- Work to be completed
Give back, unchanged, the line with "make_bucket_shell()", the line with "if empty is", and every line between them, and no other line.

- Data section
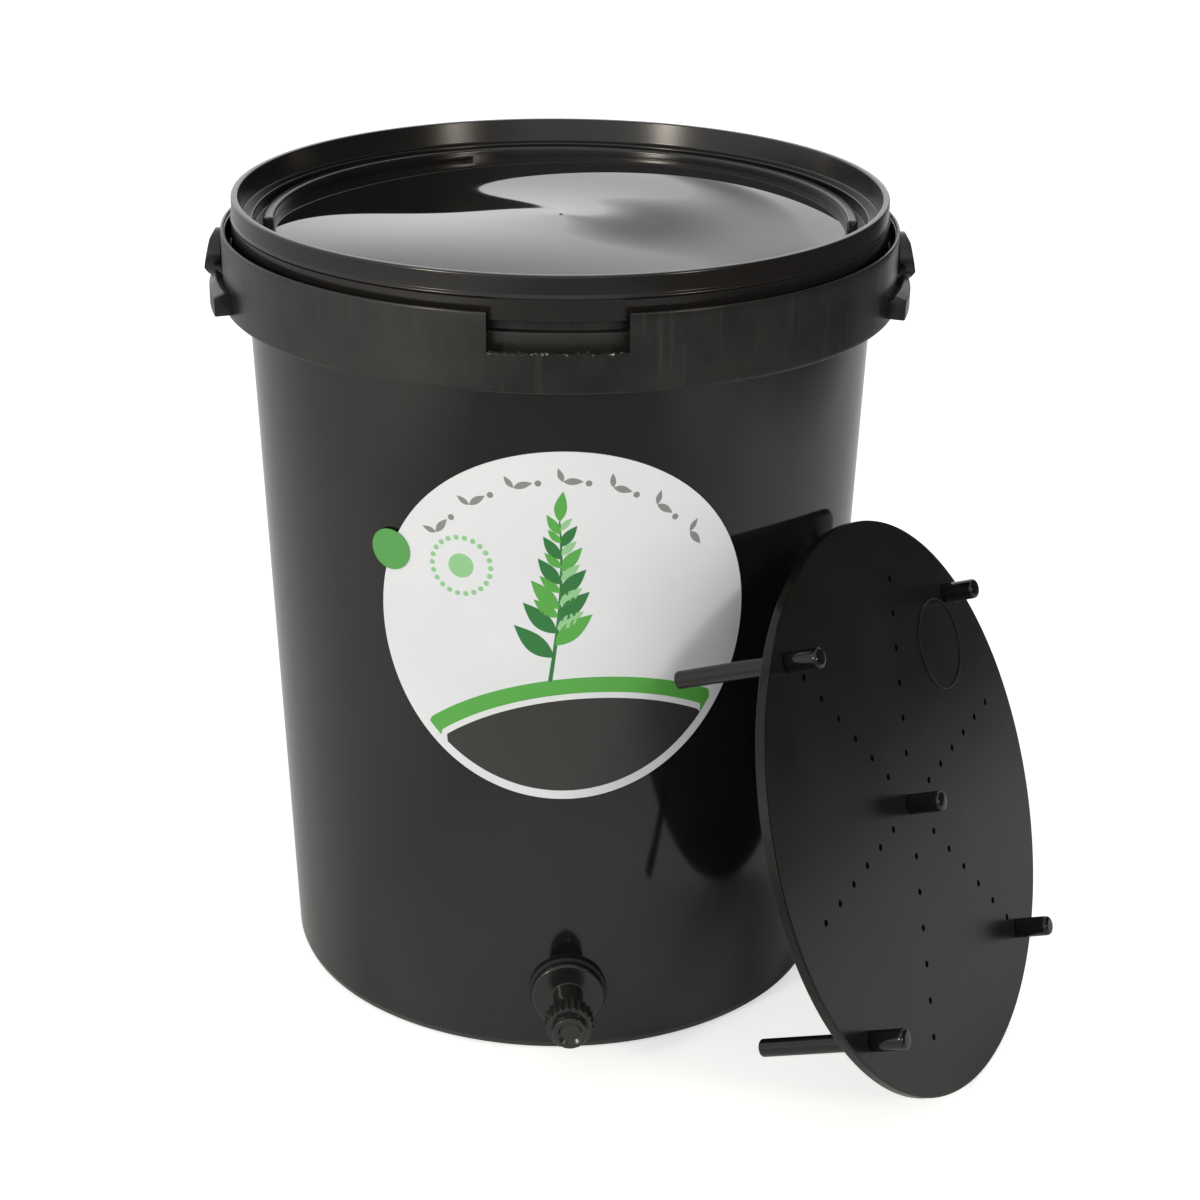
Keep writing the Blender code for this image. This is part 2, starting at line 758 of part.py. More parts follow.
def make_tap_knob():
    """Knurled ring with a smooth dished nose in front and a hexagonal drive hole behind."""
    mesh = bpy.data.meshes.new("tap_knob")
    shape = bmesh.new()
    bmesh.ops.create_cone(
        shape, cap_ends=True, segments=2 * knurl_count, radius1=knob_radius,
        radius2=knob_radius, depth=knob_length,
    )
    for vert in shape.verts:
        turn = math.atan2(vert.co.y, vert.co.x) / math.radians(full_turn) * 2 * knurl_count
        if round(turn) % 2:
            low = (knob_radius - knurl_depth) / knob_radius
            vert.co.x *= low
            vert.co.y *= low
    bmesh.ops.translate(shape, vec=(0, 0, (knob_back + knob_front) / 2), verts=shape.verts)
    shape.to_mesh(mesh)
    shape.free()
    knob = add_object("tap_knob", mesh, black_tap, tap_axis)
    nose_outline = [
        (0.0, nose_front - dish_depth),
        (dish_radius - dish_depth, nose_front - dish_depth),
        (dish_radius, nose_front),
        (nose_radius - rim_edge, nose_front),
        (nose_radius, nose_front - rim_edge),
        (nose_radius, knob_front - sink),
        (0.0, knob_front - sink),
    ]
    join(knob, turned("nose", nose_outline, small_steps, parent=tap_axis, tool=True))
    drive_hole = rod(
        "drive_hole", drive_radius + drive_clearance, knob_back - overrun,
        knob_back + drive_length + touch_gap, steps=6, parent=tap_axis,
    )
    cut(knob, drive_hole)
    return knob


def plate_frame():
    """Axes of the leaning plate: across, up along its face, and out of its face."""
    lean = math.radians(plate_lean)
    face = on_bearing(1.0, plate_facing)
    out = Vector((face.x * math.cos(lean), face.y * math.cos(lean), math.sin(lean)))
    across = Vector((-face.y, face.x, 0.0))
    up = out.cross(across)
    return across, up, out


def plate_samples():
    """Points that may meet the pail, in the plate's frame, each with a radius round it."""
    samples = []
    for i in range(180):
        angle = math.radians(2 * i)
        rim = (plate_radius * math.cos(angle), plate_radius * math.sin(angle), -plate_thickness)
        samples.append((rim, 0.0))
    tip = -plate_thickness - leg_back + leg_round
    flat = leg_radius - leg_round
    for x, y in leg_places():
        for i in range(leg_steps):
            angle = math.radians(full_turn) * i / leg_steps
            edge = (x + flat * math.cos(angle), y + flat * math.sin(angle), tip)
            samples.append((edge, leg_round))
    return samples


def leg_places():
    """Centres of the five legs on the plate: four on a circle and one in the middle."""
    places = [(0.0, 0.0)]
    for i in range(4):
        angle = math.radians(leg_turn + 90 * i)
        places.append((leg_circle * math.cos(angle), leg_circle * math.sin(angle)))
    return places


def plate_matrix():
    """Stand the plate on the floor and lean it on the pail, a touch gap away from the wall."""
    across, up, out = plate_frame()
    lean = math.radians(plate_lean)
    height = plate_radius * math.cos(lean) + plate_thickness * math.sin(lean)
    samples = plate_samples()
    near = foot_radius
    far = foot_radius + 2 * plate_radius
    for _ in range(50):
        distance = (near + far) / 2
        centre = on_bearing(distance, plate_bearing) + Vector((0, 0, height))
        gap = far
        for (x, y, z), ball in samples:
            point = centre + x * across + y * up + z * out
            room = math.hypot(point.x, point.y) - wall_radius(max(point.z, 0.0)) - ball
            gap = min(gap, room)
        if gap > touch_gap:
            far = distance
        else:
            near = distance
    turn = Matrix((across, up, out)).transposed().to_4x4()
    return Matrix.Translation(on_bearing(far, plate_bearing) + Vector((0, 0, height))) @ turn


def make_drain_plate():
    """Round sheet with six rows of drain holes, five leg holes and a bare raised ring."""
    outline = [
        (0.0, 0.0),
        (plate_radius - plate_edge, 0.0),
        (plate_radius, -plate_edge),
        (plate_radius, -plate_thickness),
        (0.0, -plate_thickness),
    ]
    plate = turned("drain_plate", outline, round_steps, plate_plastic)
    plate.matrix_world = plate_matrix()
    mesh = bpy.data.meshes.new("drain_holes")
    shape = bmesh.new()
    places = []
    for row in range(hole_rows):
        angle = math.radians(row_turn + full_turn * row / hole_rows)
        for i in range(holes_in_row):
            radius = first_hole + i * hole_spacing
            places.append((radius * math.cos(angle), radius * math.sin(angle), hole_radius, 8))
    for x, y in leg_places():
        places.append((x, y, leg_radius + touch_gap, leg_steps))
    for x, y, radius, sides in places:
        made = bmesh.ops.create_cone(
            shape, cap_ends=True, segments=sides, radius1=radius, radius2=radius,
            depth=plate_thickness + 2 * overrun,
        )["verts"]
        bmesh.ops.translate(shape, vec=(x, y, -plate_thickness / 2), verts=made)
    shape.to_mesh(mesh)
    shape.free()
    cut(plate, add_object("drain_holes", mesh, None, plate, tool=True))
    ring = turned(
        "emblem_ring",
        ring_outline(emblem_radius - emblem_width, emblem_radius, -sink, emblem_height),
        small_steps * 2, parent=plate, closed=True, tool=True,
    )
    angle = math.radians(emblem_turn)
    ring.location = (emblem_circle * math.cos(angle), emblem_circle * math.sin(angle), 0.0)
    join(plate, ring)
    return plate


def make_legs(plate):
    """Five round pegs, each with a thicker head that rests on the plate's face."""
    corner_steps = 3
    corner = []
    for i in range(corner_steps + 1):
        angle = math.radians(90) * i / corner_steps
        corner.append((1 - math.sin(angle), 1 - math.cos(angle)))
    outline = [(0.0, head_length)]
    for inset, drop in corner:
        outline.append((head_radius - head_round * inset, head_length - head_round * drop))
    outline += [
        (head_radius, touch_gap + head_bevel),
        (head_radius - head_bevel, touch_gap),
        (leg_radius, touch_gap),
    ]
    end = -plate_thickness - leg_back
    for inset, rise in reversed(corner):
        outline.append((leg_radius - leg_round * inset, end + leg_round * rise))
    outline.append((0.0, end))
    names = ["middle", "upper_right", "upper_left", "lower_left", "lower_right"]
    for name, (x, y) in zip(names, leg_places()):
        leg = turned(f"drain_leg_{name}", outline, leg_steps, dowel_plastic, plate)
        leg.location = (x, y, 0.0)


def make_sheet(name, radius, height, bearing, inset, material):
    """Thin round sheet wrapped on the wall: a turned band kept inside an oval cylinder."""
    band_low = height - radius - overrun
    band_high = height + radius + overrun
    outline = [
        (wall_radius(band_high) + inset, band_high),
        (wall_radius(band_high) + inset + sheet_thickness, band_high),
        (wall_radius(band_low) + inset + sheet_thickness, band_low),
        (wall_radius(band_low) + inset, band_low),
    ]
    sheet = turned(name, outline, round_steps, material, closed=True)
    middle_radius = wall_radius(height)
    half_angle = radius / middle_radius
    shape_tool = rod(f"{name}_outline", radius, 0, middle_radius + radius, steps=64)
    squeeze_share = math.sin(half_angle) / half_angle
    shape_tool.scale = (squeeze_share, 1.0, 1.0)
    shape_tool.rotation_euler = (math.radians(90), 0.0, math.radians(bearing))
    shape_tool.location = (0.0, 0.0, height)
    keep(sheet, shape_tool)
    return sheet


tap_axis = bpy.data.objects.new("tap_axis", None)
parts.objects.link(tap_axis)
tap_axis.location = (0.0, 0.0, tap_height)
tap_axis.rotation_euler = (math.radians(90), 0.0, math.radians(tap_bearing))

make_bucket_shell()
make_lid()
make_gasket()
make_bail()
make_tap_body()
make_tap_washers()
make_tap_nut()
make_tap_rotor()
make_tap_seals()
make_tap_knob()
make_legs(make_drain_plate())
make_sheet("front_label", label_radius, label_height, label_bearing, touch_gap, label_paper)
make_sheet(
    "label_sticker", sticker_radius, sticker_height, sticker_bearing,
    2 * touch_gap + sheet_thickness, sticker_paper,
)
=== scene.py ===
# %% [markdown]
# # Dressing a fermenting bin
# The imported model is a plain, faceted machine: a pail, its lid, its bail, a drain tap and a round
# drain plate on five legs. This lesson puts finer pieces over it, gives every piece a finish, and
# lights it the way a catalogue would. Lengths are in metres, written as a number of millimetres.

import math

import bpy
from mathutils import Matrix, Vector


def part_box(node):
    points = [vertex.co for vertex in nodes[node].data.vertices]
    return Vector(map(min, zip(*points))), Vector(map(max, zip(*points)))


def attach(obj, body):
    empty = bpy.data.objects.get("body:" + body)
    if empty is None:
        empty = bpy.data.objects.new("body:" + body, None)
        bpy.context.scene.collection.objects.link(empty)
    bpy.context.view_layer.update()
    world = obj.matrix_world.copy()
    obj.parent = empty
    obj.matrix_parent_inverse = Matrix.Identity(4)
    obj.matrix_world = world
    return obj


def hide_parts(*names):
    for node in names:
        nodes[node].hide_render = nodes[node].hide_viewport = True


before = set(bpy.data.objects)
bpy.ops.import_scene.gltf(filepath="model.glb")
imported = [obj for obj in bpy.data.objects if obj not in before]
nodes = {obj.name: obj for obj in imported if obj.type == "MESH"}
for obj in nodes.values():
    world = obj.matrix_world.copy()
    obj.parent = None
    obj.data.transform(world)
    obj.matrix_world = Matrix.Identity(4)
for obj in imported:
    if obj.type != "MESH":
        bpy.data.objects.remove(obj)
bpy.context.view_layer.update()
mm = 0.001
full_turn = math.tau

# %% [markdown]
# ## A lathe in two steps
# Most of this bin is round, so most of its pieces start as half of a section. A primitive is merged
# down to a single point, the point is extruded from corner to corner, and the line is spun round Z.
# A corner that has a radius is first swapped for a short curve, because moulded plastic has no
# knife edges, and a rounded edge is what catches the light.


# %% Small helpers for selecting
def deselect():
    """Nothing selected, so the next operator acts only on what it is given."""
    bpy.ops.object.select_all(action="DESELECT")


def activate(piece):
    deselect()
    piece.select_set(True)
    bpy.context.view_layer.objects.active = piece


def edit(piece):
    activate(piece)
    bpy.ops.object.mode_set(mode="EDIT")


def leave_edit():
    bpy.ops.object.mode_set(mode="OBJECT")


def name_piece(name):
    piece = bpy.context.object
    piece.name = name
    piece.data.name = name
    return piece


def pick_all():
    bpy.ops.mesh.select_all(action="SELECT")


merge_within = 0.001 * mm


def weld(distance=merge_within):
    """Merge the points that lie within a distance of each other."""
    pick_all()
    bpy.ops.mesh.remove_doubles(threshold=distance)


def face_outwards():
    """Turn every face of the piece in edit mode outwards, and leave edit mode."""
    pick_all()
    bpy.ops.mesh.normals_make_consistent(inside=False)
    leave_edit()


def smooth(piece, degrees=40):
    activate(piece)
    bpy.ops.object.shade_smooth_by_angle(angle=math.radians(degrees))


def apply_all(piece):
    activate(piece)
    for modifier in list(piece.modifiers):
        bpy.ops.object.modifier_apply(modifier=modifier.name)


def settle(piece):
    """Put the object's place into its mesh, as the frame's nodes have it."""
    activate(piece)
    bpy.ops.object.transform_apply(location=True, rotation=True, scale=True)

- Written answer
make_bucket_shell()
make_lid()
make_gasket()
make_bail()
make_tap_body()
make_tap_washers()
make_tap_nut()
make_tap_rotor()
make_tap_seals()
make_tap_knob()
make_legs(make_drain_plate())
make_sheet("front_label", label_radius, label_height, label_bearing, touch_gap, label_paper)
make_sheet(
    "label_sticker", sticker_radius, sticker_height, sticker_bearing,
    2 * touch_gap + sheet_thickness, sticker_paper,
)
=== scene.py ===
# %% [markdown]
# # Dressing a fermenting bin
# The imported model is a plain, faceted machine: a pail, its lid, its bail, a drain tap and a round
# drain plate on five legs. This lesson puts finer pieces over it, gives every piece a finish, and
# lights it the way a catalogue would. Lengths are in metres, written as a number of millimetres.

import math

import bpy
from mathutils import Matrix, Vector


def part_box(node):
    points = [vertex.co for vertex in nodes[node].data.vertices]
    return Vector(map(min, zip(*points))), Vector(map(max, zip(*points)))


def attach(obj, body):
    empty = bpy.data.objects.get("body:" + body)
    if empty is None:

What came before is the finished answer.